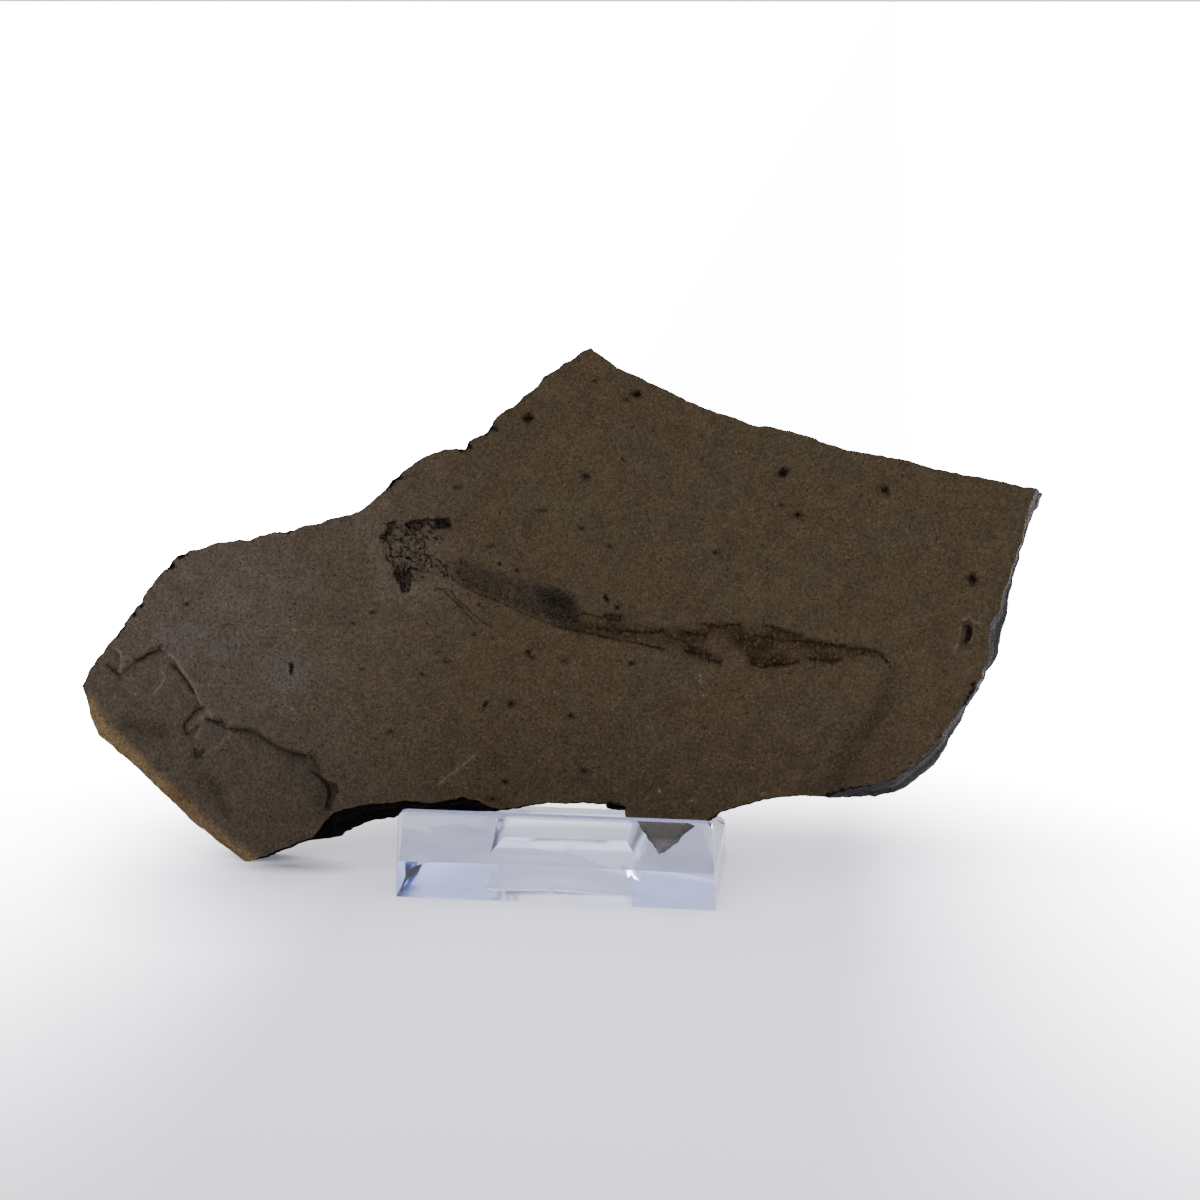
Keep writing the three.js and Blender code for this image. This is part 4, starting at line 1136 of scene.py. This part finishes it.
def floorGlow(tree):
    axes = axesOf(tree, placeIn(tree))
    aside = combined(tree, "ABSOLUTE", combined(tree, "SUBTRACT", axes["X"], studio["sideCentre"]))
    outer = stretched(tree, aside, *studio["sideReach"])
    beside = times(tree, outer, stretched(tree, axes["Y"], *studio["sideDepth"]))
    beside = times(tree, combined(tree, "POWER", beside, studio["sidePower"]), studio["sideGlow"])
    behind = plus(tree, axes["Y"], times(tree, outer, studio["backBend"]))
    behind = combined(tree, "POWER", stretched(tree, behind, *studio["backReach"]), studio["backPower"])
    glow = plus(tree, stretched(tree, axes["Y"], *studio["frontReach"], 0, studio["frontGlow"]), beside)
    corner = onVectors(tree, "DISTANCE", placeIn(tree), studio["corner"])["Value"]
    glow = times(tree, glow, stretched(tree, corner, *studio["cornerReach"]))
    glow = plus(tree, glow, times(tree, behind, studio["backGlow"]))
    unlit = addNode(tree, "ShaderNodeLightPath").outputs["Is Diffuse Ray"]
    return times(tree, glow, combined(tree, "SUBTRACT", 1, unlit))


def addFloor():
    half = studio["floorHalf"]
    mesh = bpy.data.meshes.new("floor")
    corners = [(-half, -half, 0), (half, -half, 0), (half, half, 0), (-half, half, 0)]
    mesh.from_pydata(corners, [], [(0, 1, 2, 3)])
    floor = addObject("floor", mesh)
    floor.location.z = -studio["floorGap"] * mm
    material, tree, shader = newMaterial("paleFloor")
    connect(tree, shader, {
        "Base Color": floorColour(tree), "Roughness": 0.7,
        "Emission Color": studio["glowColour"], "Emission Strength": floorGlow(tree),
    })
    mesh.materials.append(material)


def scaledColour(name):
    return tuple(studio[name] * part for part in studio[name + "Colour"][:3]) + (1,)


def addRoom():
    world = bpy.data.worlds.new("softRoom")
    world.use_nodes = True
    bpy.context.scene.world = world
    tree = world.node_tree
    direction = axesOf(tree, addNode(tree, "ShaderNodeTexCoord").outputs["Generated"])
    backness, topness = (stretched(tree, direction[axis], 0.25, 0.8) for axis in "YZ")
    low = blended(tree, backness, scaledColour("front"), scaledColour("behind"))
    colour = blended(tree, topness, low, scaledColour("above"))
    connect(tree, tree.nodes["Background"], {"Color": colour})


addCamera()
addFloor()
addRoom()
print("camera, floor and light in place")
buildGrainGroup()

slabPiece = buildSlab()
slabPiece.data.materials.append(shaleMaterial())
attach(slabPiece, "root")
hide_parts("fossil_slab")

standPiece = buildStand()
standPiece.data.materials.append(clearPlasticMaterial())
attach(standPiece, "root")
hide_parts("display_stand")
print("pieces ride on the frame")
----
◆ **Written exercise**:
Repeat the material above in full, quoting it exactly.

◆ **Exercise result**:
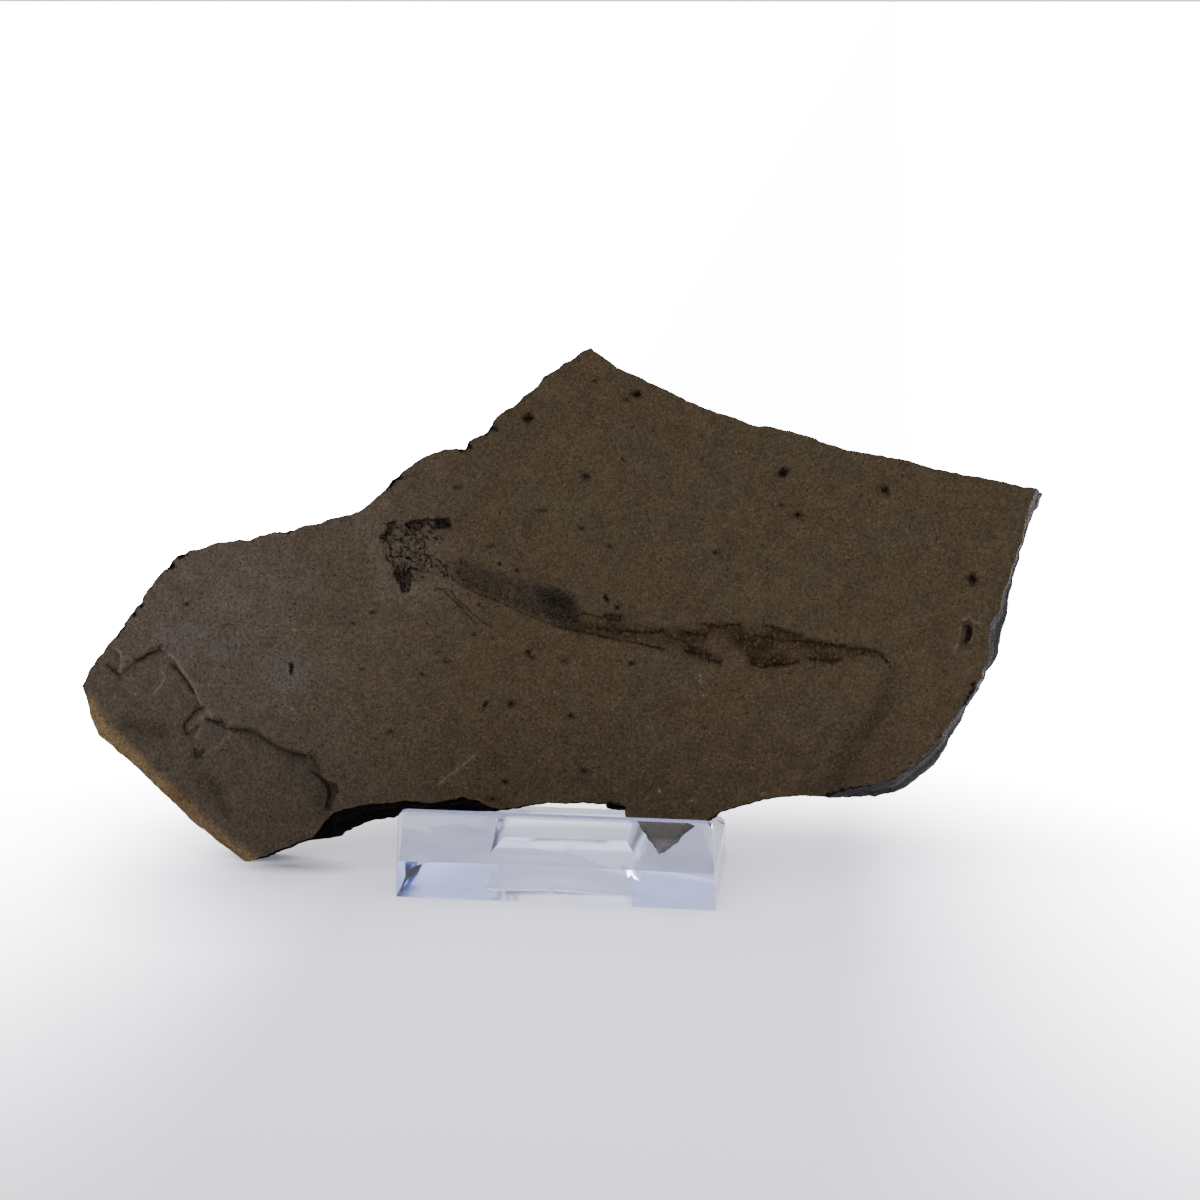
Keep writing the three.js and Blender code for this image. This is part 4, starting at line 1136 of scene.py. This part finishes it.
def floorGlow(tree):
    axes = axesOf(tree, placeIn(tree))
    aside = combined(tree, "ABSOLUTE", combined(tree, "SUBTRACT", axes["X"], studio["sideCentre"]))
    outer = stretched(tree, aside, *studio["sideReach"])
    beside = times(tree, outer, stretched(tree, axes["Y"], *studio["sideDepth"]))
    beside = times(tree, combined(tree, "POWER", beside, studio["sidePower"]), studio["sideGlow"])
    behind = plus(tree, axes["Y"], times(tree, outer, studio["backBend"]))
    behind = combined(tree, "POWER", stretched(tree, behind, *studio["backReach"]), studio["backPower"])
    glow = plus(tree, stretched(tree, axes["Y"], *studio["frontReach"], 0, studio["frontGlow"]), beside)
    corner = onVectors(tree, "DISTANCE", placeIn(tree), studio["corner"])["Value"]
    glow = times(tree, glow, stretched(tree, corner, *studio["cornerReach"]))
    glow = plus(tree, glow, times(tree, behind, studio["backGlow"]))
    unlit = addNode(tree, "ShaderNodeLightPath").outputs["Is Diffuse Ray"]
    return times(tree, glow, combined(tree, "SUBTRACT", 1, unlit))


def addFloor():
    half = studio["floorHalf"]
    mesh = bpy.data.meshes.new("floor")
    corners = [(-half, -half, 0), (half, -half, 0), (half, half, 0), (-half, half, 0)]
    mesh.from_pydata(corners, [], [(0, 1, 2, 3)])
    floor = addObject("floor", mesh)
    floor.location.z = -studio["floorGap"] * mm
    material, tree, shader = newMaterial("paleFloor")
    connect(tree, shader, {
        "Base Color": floorColour(tree), "Roughness": 0.7,
        "Emission Color": studio["glowColour"], "Emission Strength": floorGlow(tree),
    })
    mesh.materials.append(material)


def scaledColour(name):
    return tuple(studio[name] * part for part in studio[name + "Colour"][:3]) + (1,)


def addRoom():
    world = bpy.data.worlds.new("softRoom")
    world.use_nodes = True
    bpy.context.scene.world = world
    tree = world.node_tree
    direction = axesOf(tree, addNode(tree, "ShaderNodeTexCoord").outputs["Generated"])
    backness, topness = (stretched(tree, direction[axis], 0.25, 0.8) for axis in "YZ")
    low = blended(tree, backness, scaledColour("front"), scaledColour("behind"))
    colour = blended(tree, topness, low, scaledColour("above"))
    connect(tree, tree.nodes["Background"], {"Color": colour})


addCamera()
addFloor()
addRoom()
print("camera, floor and light in place")
buildGrainGroup()

slabPiece = buildSlab()
slabPiece.data.materials.append(shaleMaterial())
attach(slabPiece, "root")
hide_parts("fossil_slab")

standPiece = buildStand()
standPiece.data.materials.append(clearPlasticMaterial())
attach(standPiece, "root")
hide_parts("display_stand")
print("pieces ride on the frame")